======== DATASET EXTRACT

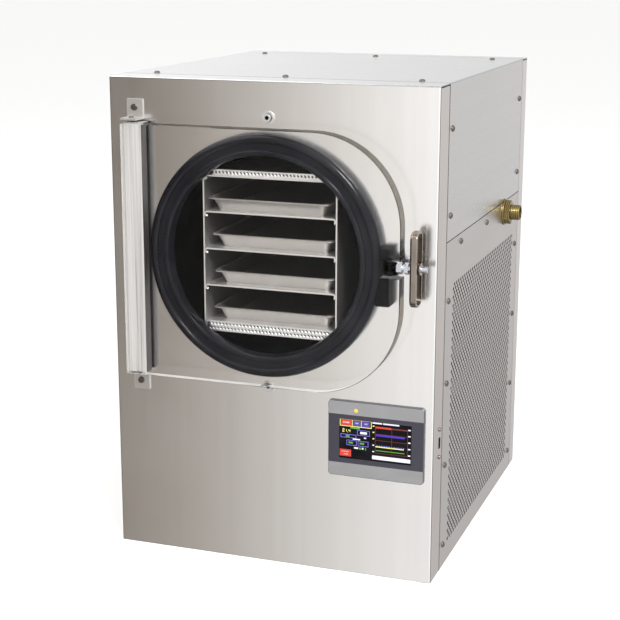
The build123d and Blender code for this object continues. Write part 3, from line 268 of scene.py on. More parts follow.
# ---------------------------------------------------------------- finishes
class Coat:
    """A material being built: its nodes, its surface shader and the object coordinates."""

    def __init__(self, name: str) -> None:
        """Makes the material with a plain surface shader.

        Args:
            name: the material's name.
        """
        self.material = bpy.data.materials.new(name)
        self.material.use_nodes = True
        self.nodes = Nodes(self.material.node_tree)
        self.surface = self.material.node_tree.nodes["Principled BSDF"]
        self.end = self.material.node_tree.nodes["Material Output"]
        self.place = self.nodes.add("TexCoord").outputs["Object"]

    def fixed(self, **values: float) -> None:
        """Sets numbers on the surface shader, with underscores for spaces."""
        for name, value in values.items():
            self.surface.inputs[name.replace("_", " ")].default_value = value

    def feed(self, name: str, socket: Socket) -> None:
        """Joins a socket to one of the surface shader's inputs."""
        self.nodes.join(socket, self.surface.inputs[name])

    def use(self, group: NodeTree, **values: object) -> bpy.types.NodeOutputs:
        """Places an effect on the object coordinates.

        Args:
            group: the effect's node group.
            values: its inputs, by name.

        Returns:
            The effect's outputs, by name.
        """
        node = self.nodes.add("Group", node_tree=group)
        self.nodes.join(self.place, node.inputs["Vector"])
        for name, value in values.items():
            node.inputs[name].default_value = value
        return node.outputs

    def skin(self) -> tuple[Socket, Socket, Socket]:
        """Tells the cabinet's outer skin from its inner side, and its sides and top from the rest.

        Returns:
            A mask that is 1 on the outer skin, one for the left and right sides, and one for the top.
        """
        nodes = self.nodes
        at = nodes.axes(self.place)
        shaded_sides = nodes.spread(nodes.maths("ABSOLUTE", at["X"]), SKIN_X, SKIN_X + 0.0001, 0.0, 1.0)
        before = nodes.spread(nodes.maths("ABSOLUTE", at["Y"]), SKIN_Y, SKIN_Y + 0.0002, 0.0, 1.0)
        above = nodes.spread(at["Z"], SKIN_Z, SKIN_Z + 0.001, 0.0, 1.0)
        return nodes.maths("MAXIMUM", nodes.maths("MAXIMUM", shaded_sides, before), above), shaded_sides, above

    def bump(self, height: Socket, depth_mm: float) -> None:
        """Raises the surface by a height.

        Args:
            height: the height's socket, 0 to 1.
            depth_mm: how high 1 stands.
        """
        node = self.nodes.add("Bump")
        node.inputs["Strength"].default_value = 1.0
        node.inputs["Distance"].default_value = depth_mm * MM
        self.nodes.join(height, node.inputs["Height"])
        self.feed("Normal", node.outputs["Normal"])


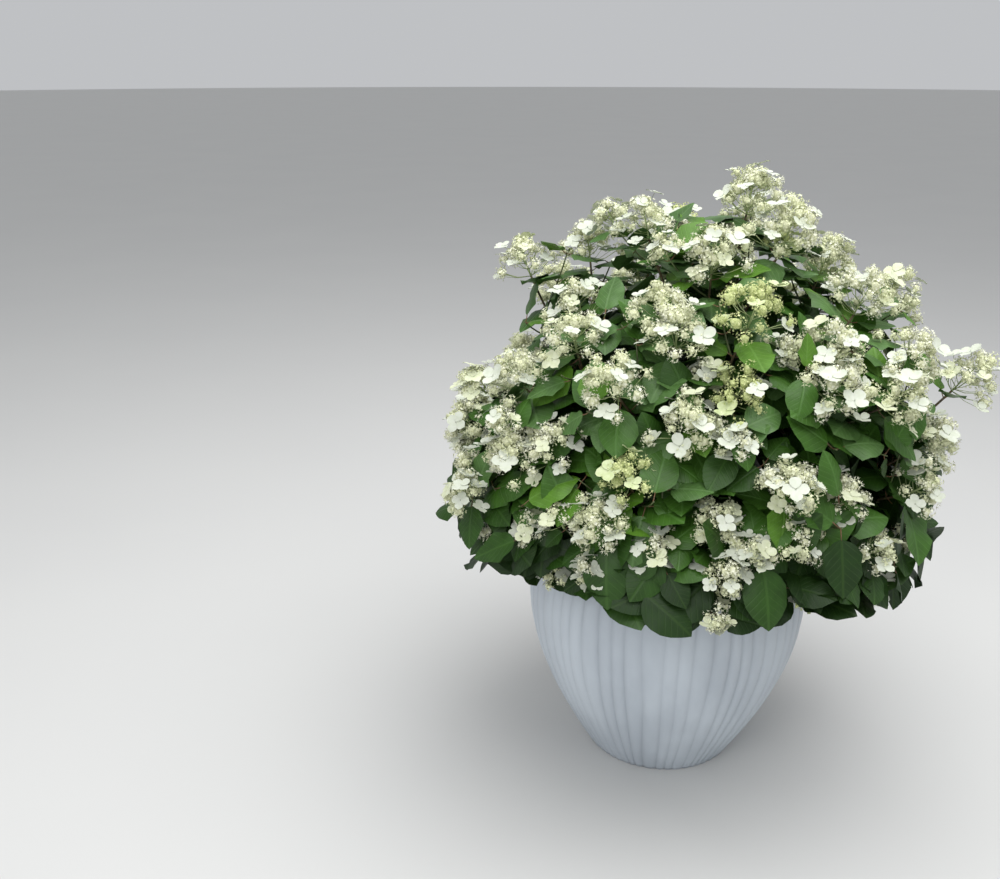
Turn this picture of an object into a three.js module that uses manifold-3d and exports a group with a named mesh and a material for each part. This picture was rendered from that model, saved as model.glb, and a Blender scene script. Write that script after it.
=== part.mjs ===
// A panicle hydrangea in a fluted pot: a shrub of many canes that spring from one short stool.
//
// Each cane (bough) carries one mass of foliage: a stem that parts into shoots by a seeded rule, with pairs
// of leaves along each shoot and a cone of blossom on its end. The masses share the crown between them as
// wedges of directions seen from its heart, so that no two meet.
//
// Millimetres, +Z up. The origin is the middle of the pot's flat underside, and -Y is the front.
import * as THREE from "three";
import { mergeVertices } from "three/addons/utils/BufferGeometryUtils.js";
import Module from "manifold-3d";

const wasm = await Module();
wasm.setup();

// Driving dimensions of the pot and its filling
const POT_HEIGHT = 390;
const POT_FOOT_RADIUS = 140;
const POT_RIM_RADIUS = 246;
const POT_WALL = 10;
const POT_FLOOR = 14;
const POT_BELLY_LOW = 66; // how far the wall's curve is drawn out over its foot
const POT_BELLY_HIGH = 38; // and over its rim
const POT_FLUTES = 56;
const POT_FLUTE_DEPTH = 3.4;
const SOIL_BELOW_RIM = 30;
const SOIL_CLEARANCE = 1; // to the inside of the wall

// Driving dimensions of the woody parts
const STOOL_RADIUS = 36;
const STOOL_HEIGHT = 66;
const BOUGH_FOOT_RADIUS = 6.5;
const BOUGH_TIP_RADIUS = 4.2;
const KNUCKLE_RADIUS = 11; // of the flat knuckle where a mass's stem parts into shoots
const KNUCKLE_DEPTH = 3; // that the shoots are rooted in it
const SHOOT_FOOT_RADIUS = 4.6;
const SHOOT_POINT = 40; // that a shoot tapers on inside its panicle
const SHOOT_SAG = 0.1; // of a shoot's span, midway

// Driving dimensions of the leaves
const LEAF_LENGTH = 128;
const LEAF_WIDTH = 84;
const LEAF_THICKNESS = 2.4;
const LEAF_SPREAD = { least: 0.9, span: 0.22 }; // of their sizes, as shares of the full size
const LEAF_PAIRS = 3;
const LEAF_SHARES = { first: 0.16, span: 0.48, shift: 0.07 }; // of a shoot, where its pairs stand
const LEAF_TRIES = [1, 0.78]; // that a leaf tries in turn, as shares of its size
const LEAF_RISES = [0.5, 0.1, 1]; // how far it leans along its shoot, likewise
const LEAF_SHIFTS = [0, Math.PI / 3, -Math.PI / 3]; // and how far it moves round its shoot
const LEAF_DROOP = 0.15;
const LEAF_OUTWARD = 1.2; // how far its face turns out from the heart, against 1 for up
const LEAF_ROOT = 0.2; // from the middle of its shoot
const LEAF_NECK = 0.08; // of its length, that may lie in the wood

// Driving dimensions of the blossom
const PANICLE_LENGTH = 98;
const PANICLE_RADIUS = 45;
const PANICLE_SPREAD = { least: 0.88, span: 0.2 }; // of their sizes, as shares of the full size
const PANICLE_LOBES = [1.5, 1.25, 1]; // how far the large florets may draw its girth out, as factors
const PANICLE_SEAT = 0.85; // of its length, that lies inside the crown's reach
const PANICLE_LIFT = { up: 0.35, out: 0.5 }; // how far its axis turns from its shoot's line
const PANICLE_OFFSET = new THREE.Vector3(-0.15, 0, -0.26); // of its middle from its shoot, in its radii

// Driving dimensions of the crown
const HEART_HEIGHT = 430; // the point that every wedge of the crown starts from
const FORK_SHARE = 0.4; // of a mass's reach: here its bough ends and its own stem begins
const CROTCH_SHARE = 0.47; // of a mass's reach: here its shoots part
const REACH_LEVEL = 455; // from the heart to the crown's surface, on the level
const REACH_UP = 650; // and straight up
const SHOOTS = 98;
const LOWEST_SHOOT = 3; // degrees above the level, seen from the heart
const CROWN_LEAN = THREE.MathUtils.degToRad(4); // of the ring of shoots towards +X
const BLEND_POWER = 12; // how sharply one mass's swell turns into the next one's
const GAP = 0.3; // between touching pieces
const WEDGE_MARGIN = 1.5; // that each mass keeps from the side of its wedge
const REACH_SPREAD = { least: 0.91, span: 0.1 }; // of the shoots, as shares of the crown's reach
const PULL_STEP = 0.08; // by which a shoot without room is drawn in towards its mass's axis
const PULL_LIMIT = 0.7;
const SEED = 20;
const LEAF_SEED = 2000; // from a shoot's own seed to its leaves'

// Where a tier's boughs leave the stool, in degrees above the level
const TIERS = { low: 8, upper: 48, summit: 88 };

// Each mass: its tier, its bearing (degrees from +X towards +Y), its elevation seen from the heart, and how
// far it swells out past the crown's plain egg shape
const MASSES = [
  { name: "crown_top", tier: "summit", bearing: 340, elevation: 82, swell: 10 },
  { name: "top_left", tier: "upper", bearing: 212, elevation: 57, swell: 8 },
  { name: "top_front", tier: "upper", bearing: 274, elevation: 54, swell: -5 },
  { name: "top_right", tier: "upper", bearing: 331, elevation: 52, swell: 55 },
  { name: "top_back_right", tier: "upper", bearing: 32, elevation: 54, swell: 45 },
  { name: "top_back", tier: "upper", bearing: 93, elevation: 54, swell: 10 },
  { name: "top_back_left", tier: "upper", bearing: 154, elevation: 55, swell: -10 },
  { name: "left", tier: "low", bearing: 225, elevation: 21, swell: -18 },
  { name: "front", tier: "low", bearing: 268, elevation: 19, swell: -14 },
  { name: "front_right", tier: "low", bearing: 309, elevation: 20, swell: 0 },
  { name: "right", tier: "low", bearing: 350, elevation: 22, swell: 50 },
  { name: "back_right", tier: "low", bearing: 34, elevation: 21, swell: 30 },
  { name: "back", tier: "low", bearing: 82, elevation: 20, swell: 10 },
  { name: "back_left", tier: "low", bearing: 132, elevation: 20, swell: -15 },
  { name: "far_left", tier: "low", bearing: 180, elevation: 21, swell: -45 },
];
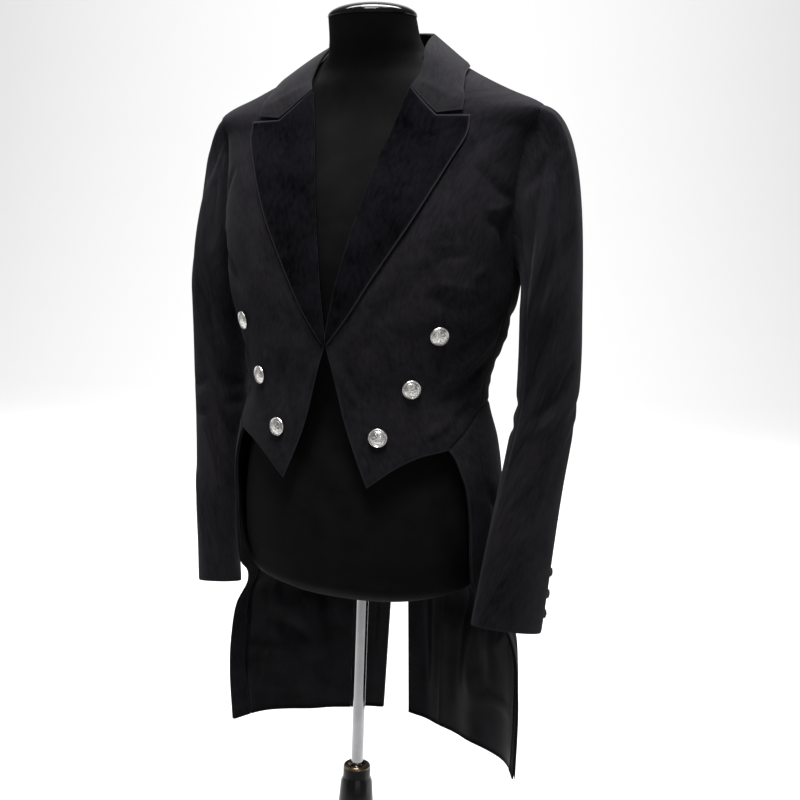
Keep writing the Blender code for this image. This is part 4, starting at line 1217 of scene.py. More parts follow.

================

▶ _EXERCISE_:
Your task is to retype the entries verbatim, starting with the line that holds "Turn this picture" and stopping after the line that holds "wasm.setup();".

▶ _WRITTEN ANSWER_:
Turn this picture of an object into a three.js module that uses manifold-3d and exports a group with a named mesh and a material for each part. This picture was rendered from that model, saved as model.glb, and a Blender scene script. Write that script after it.
=== part.mjs ===
// A panicle hydrangea in a fluted pot: a shrub of many canes that spring from one short stool.
//
// Each cane (bough) carries one mass of foliage: a stem that parts into shoots by a seeded rule, with pairs
// of leaves along each shoot and a cone of blossom on its end. The masses share the crown between them as
// wedges of directions seen from its heart, so that no two meet.
//
// Millimetres, +Z up. The origin is the middle of the pot's flat underside, and -Y is the front.
import * as THREE from "three";
import { mergeVertices } from "three/addons/utils/BufferGeometryUtils.js";
import Module from "manifold-3d";

const wasm = await Module();
wasm.setup();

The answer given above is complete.